Defending champion Eddie Lawson stunned most observers by switching from the Yamaha to Honda in the offseason then proceeded to win the championship, becoming the first man to win two consecutive 500cc championships on two different brands. On why he left Yamaha for Honda: "Giacomo Agostini, the Marlboro Yamaha team manager, started playing games, saying stuff like, 'I don't know if we can pay you the same as we did in 1988.' I'd just won my third title, so that was tough to hear. Also, I found out Ago was talking to Kevin Schwantz. I met with Erv and told him that I needed a change. When Marlboro discovered I was talking with Honda, they doubled their offer, but it was too late. I actually took a pay cut to ride the Honda."

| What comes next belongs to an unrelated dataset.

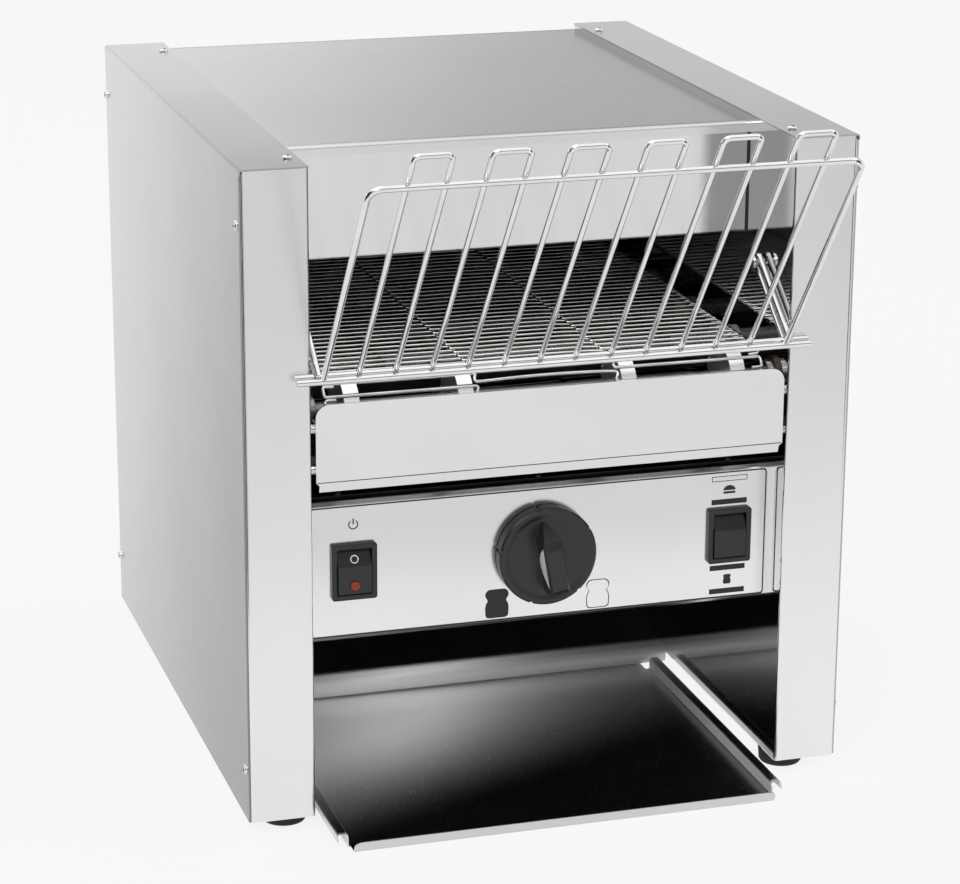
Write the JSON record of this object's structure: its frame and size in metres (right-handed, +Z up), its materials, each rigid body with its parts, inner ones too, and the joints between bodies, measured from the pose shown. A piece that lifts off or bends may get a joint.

Wayne Rainey and Kevin Schwantz continued to perform impressively while Freddie Spencer made a less than successful comeback attempt with the Marlboro Yamaha team. Australian Wayne Gardner was out for most of the season after breaking his leg at Laguna Seca but not before winning the inaugural Grand Prix in his home country. Another Australian made his Grand Prix debut for the Rothmans Honda team with Mick Doohan scoring a third place finish at the Hockenheimring. The FIM awarded half points for the rain-drenched Belgian Grand Prix after organisers restarted the race three times contrary to FIM race regulations. The Nations Grand Prix at Misano was boycotted by most of the top riders for safety reasons.
Sito Pons won a second consecutive 250 championship for Honda while Spanish teenager, Àlex Crivillé won the 125 crown on a JJ Cobas. Derbi rider Manuel Herreros had the honor of winning the final 80cc championship as the class would be discontinued after 1989.